>> START
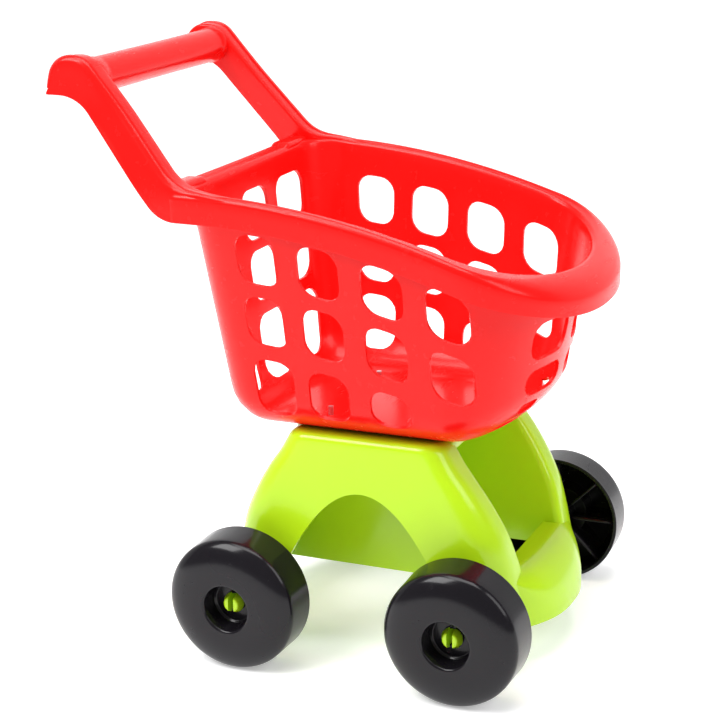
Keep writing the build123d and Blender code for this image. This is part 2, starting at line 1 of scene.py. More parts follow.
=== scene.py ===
"""A child's shopping cart in glossy moulded plastic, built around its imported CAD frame.

A red pierced basket with two leaning channel arms and a push bar stands on a lime saddle
base, with four hollow black wheels that snap onto split pins.
"""

import logging
import math
from dataclasses import dataclass, field
from enum import Enum

import bmesh
import bpy
from mathutils import Matrix, Vector

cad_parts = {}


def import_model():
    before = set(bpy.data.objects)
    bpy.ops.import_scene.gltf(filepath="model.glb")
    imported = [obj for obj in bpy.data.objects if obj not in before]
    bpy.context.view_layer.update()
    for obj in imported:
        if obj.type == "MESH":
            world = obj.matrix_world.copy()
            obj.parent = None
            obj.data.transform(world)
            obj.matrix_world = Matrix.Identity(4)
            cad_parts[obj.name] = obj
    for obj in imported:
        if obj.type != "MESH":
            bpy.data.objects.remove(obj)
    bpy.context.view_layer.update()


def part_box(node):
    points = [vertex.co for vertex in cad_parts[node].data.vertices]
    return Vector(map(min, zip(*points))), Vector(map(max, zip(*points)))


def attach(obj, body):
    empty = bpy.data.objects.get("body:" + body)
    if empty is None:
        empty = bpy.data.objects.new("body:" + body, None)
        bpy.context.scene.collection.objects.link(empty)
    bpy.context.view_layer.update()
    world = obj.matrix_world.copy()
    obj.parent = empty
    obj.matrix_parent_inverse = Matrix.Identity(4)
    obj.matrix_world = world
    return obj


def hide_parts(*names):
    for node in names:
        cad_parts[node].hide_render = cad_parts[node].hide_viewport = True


log = logging.getLogger("shopping_cart")

MM = 0.001
RIGHT, LEFT = -1, 1
Point = tuple[float, float, float]
Spot = tuple[float, float]


# ---------------------------------------------------------------- mesh helpers

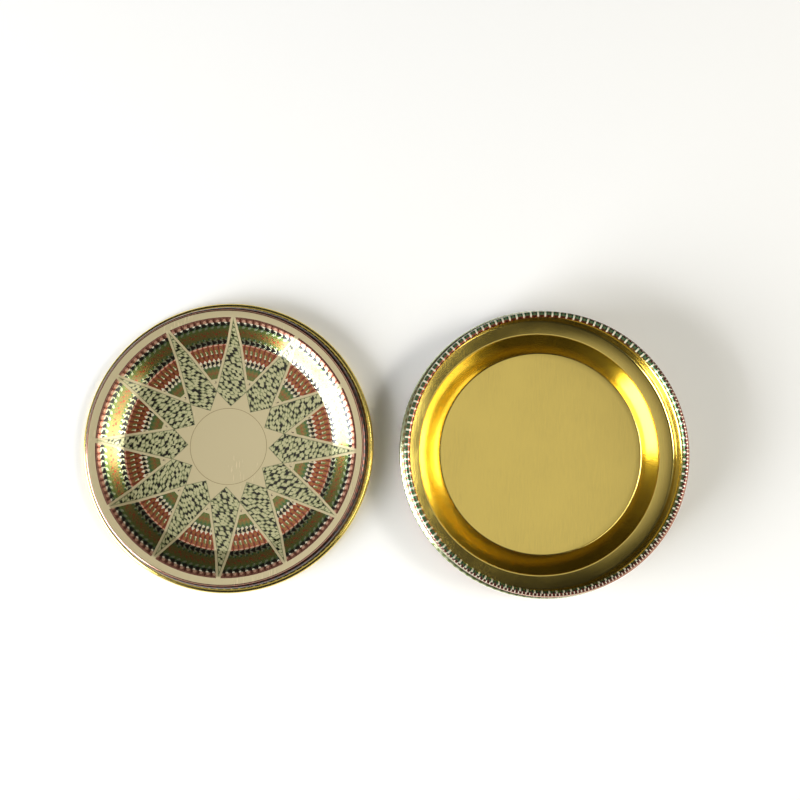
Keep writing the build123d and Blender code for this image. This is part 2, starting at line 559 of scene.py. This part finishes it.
def paintBands(tree, along, turns, ground, bands):
    # each band lies over what is below it; a band with no ground holds marks alone
    painted = inks[ground] if isinstance(ground, str) else ground
    for start, end, ink, marks in bands:
        strip = useGroup(tree, markGroups["band"], along=along, start=start, end=end)
        inside, across = strip.outputs["Inside"], strip.outputs["Across"]
        if ink:
            painted = layInk(tree, inside, painted, ink)
        for markInk, kind, sizes in marks:
            sizes = dict(sizes)
            step = turns.outputs["Step"]
            if "every" in sizes:
                often = maths(tree, "MULTIPLY", turns.outputs["Turn"], sizes.pop("every"))
                step = maths(tree, "FRACT", often)
            if "lean" in sizes:
                slant = maths(tree, "MULTIPLY", across, sizes.pop("lean"))
                step = maths(tree, "FRACT", maths(tree, "ADD", step, slant))
            mark = useGroup(tree, markGroups[kind], step=step, across=across, **sizes)
            painted = layInk(tree, maths(tree, "MULTIPLY", inside, mark.outputs["Mask"]), painted, markInk)
    return painted


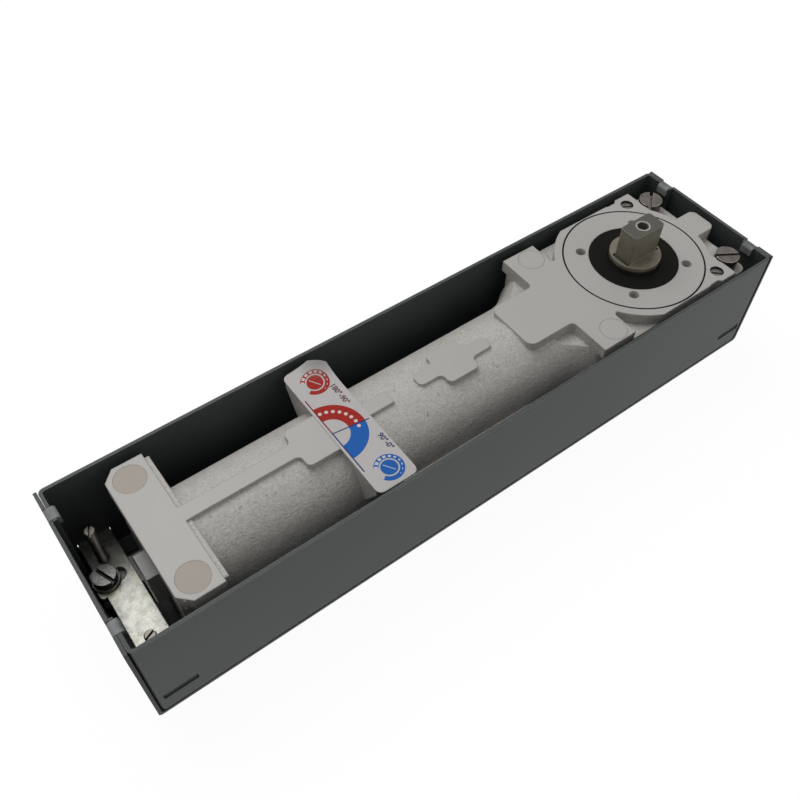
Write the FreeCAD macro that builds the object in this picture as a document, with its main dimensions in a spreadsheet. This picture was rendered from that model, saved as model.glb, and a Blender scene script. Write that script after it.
>> END
## WORK TO COMPLETE
Give the complete listing a second time, exactly as it reads.

## SOLUTION TO THIS TASK
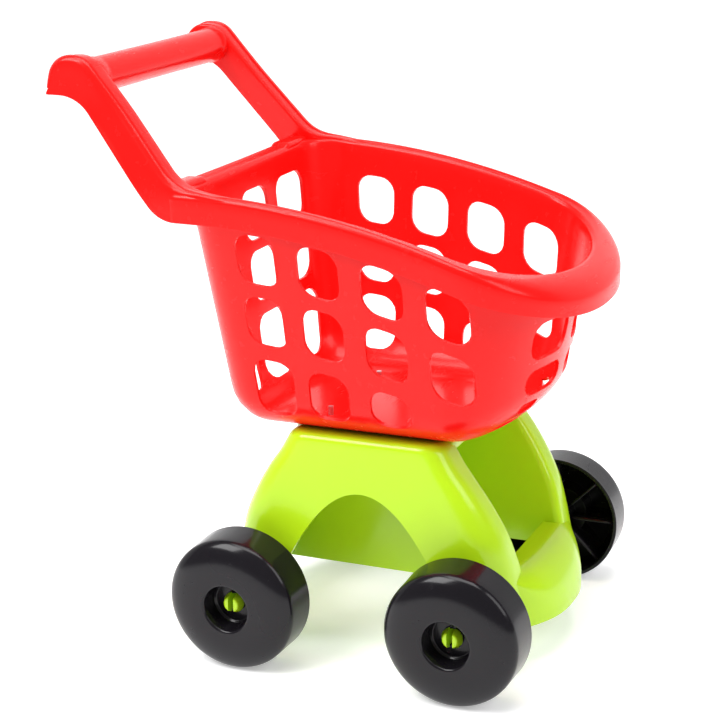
Keep writing the build123d and Blender code for this image. This is part 2, starting at line 1 of scene.py. More parts follow.
=== scene.py ===
"""A child's shopping cart in glossy moulded plastic, built around its imported CAD frame.

A red pierced basket with two leaning channel arms and a push bar stands on a lime saddle
base, with four hollow black wheels that snap onto split pins.
"""

import logging
import math
from dataclasses import dataclass, field
from enum import Enum

import bmesh
import bpy
from mathutils import Matrix, Vector

cad_parts = {}


def import_model():
    before = set(bpy.data.objects)
    bpy.ops.import_scene.gltf(filepath="model.glb")
    imported = [obj for obj in bpy.data.objects if obj not in before]
    bpy.context.view_layer.update()
    for obj in imported:
        if obj.type == "MESH":
            world = obj.matrix_world.copy()
            obj.parent = None
            obj.data.transform(world)
            obj.matrix_world = Matrix.Identity(4)
            cad_parts[obj.name] = obj
    for obj in imported:
        if obj.type != "MESH":
            bpy.data.objects.remove(obj)
    bpy.context.view_layer.update()


def part_box(node):
    points = [vertex.co for vertex in cad_parts[node].data.vertices]
    return Vector(map(min, zip(*points))), Vector(map(max, zip(*points)))


def attach(obj, body):
    empty = bpy.data.objects.get("body:" + body)
    if empty is None:
        empty = bpy.data.objects.new("body:" + body, None)
        bpy.context.scene.collection.objects.link(empty)
    bpy.context.view_layer.update()
    world = obj.matrix_world.copy()
    obj.parent = empty
    obj.matrix_parent_inverse = Matrix.Identity(4)
    obj.matrix_world = world
    return obj


def hide_parts(*names):
    for node in names:
        cad_parts[node].hide_render = cad_parts[node].hide_viewport = True


log = logging.getLogger("shopping_cart")

MM = 0.001
RIGHT, LEFT = -1, 1
Point = tuple[float, float, float]
Spot = tuple[float, float]


# ---------------------------------------------------------------- mesh helpers

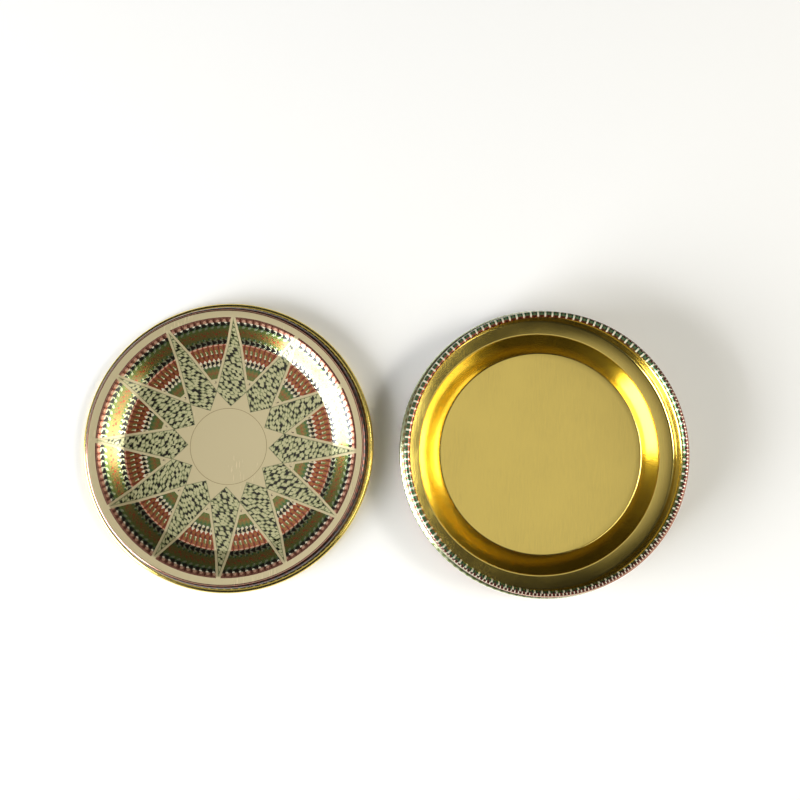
Keep writing the build123d and Blender code for this image. This is part 2, starting at line 559 of scene.py. This part finishes it.
def paintBands(tree, along, turns, ground, bands):
    # each band lies over what is below it; a band with no ground holds marks alone
    painted = inks[ground] if isinstance(ground, str) else ground
    for start, end, ink, marks in bands:
        strip = useGroup(tree, markGroups["band"], along=along, start=start, end=end)
        inside, across = strip.outputs["Inside"], strip.outputs["Across"]
        if ink:
            painted = layInk(tree, inside, painted, ink)
        for markInk, kind, sizes in marks:
            sizes = dict(sizes)
            step = turns.outputs["Step"]
            if "every" in sizes:
                often = maths(tree, "MULTIPLY", turns.outputs["Turn"], sizes.pop("every"))
                step = maths(tree, "FRACT", often)
            if "lean" in sizes:
                slant = maths(tree, "MULTIPLY", across, sizes.pop("lean"))
                step = maths(tree, "FRACT", maths(tree, "ADD", step, slant))
            mark = useGroup(tree, markGroups[kind], step=step, across=across, **sizes)
            painted = layInk(tree, maths(tree, "MULTIPLY", inside, mark.outputs["Mask"]), painted, markInk)
    return painted


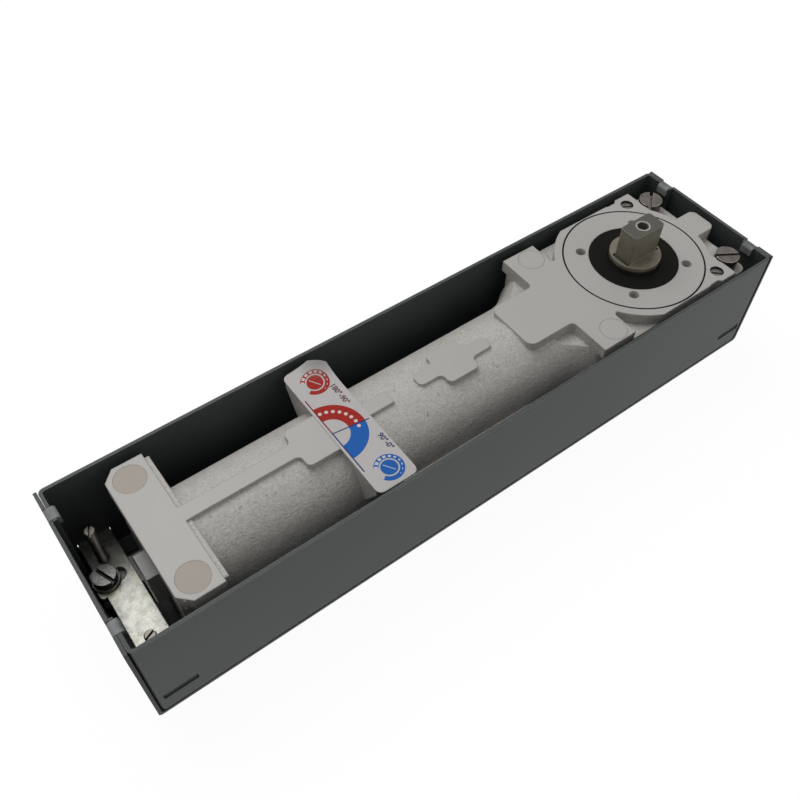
Write the FreeCAD macro that builds the object in this picture as a document, with its main dimensions in a spreadsheet. This picture was rendered from that model, saved as model.glb, and a Blender scene script. Write that script after it.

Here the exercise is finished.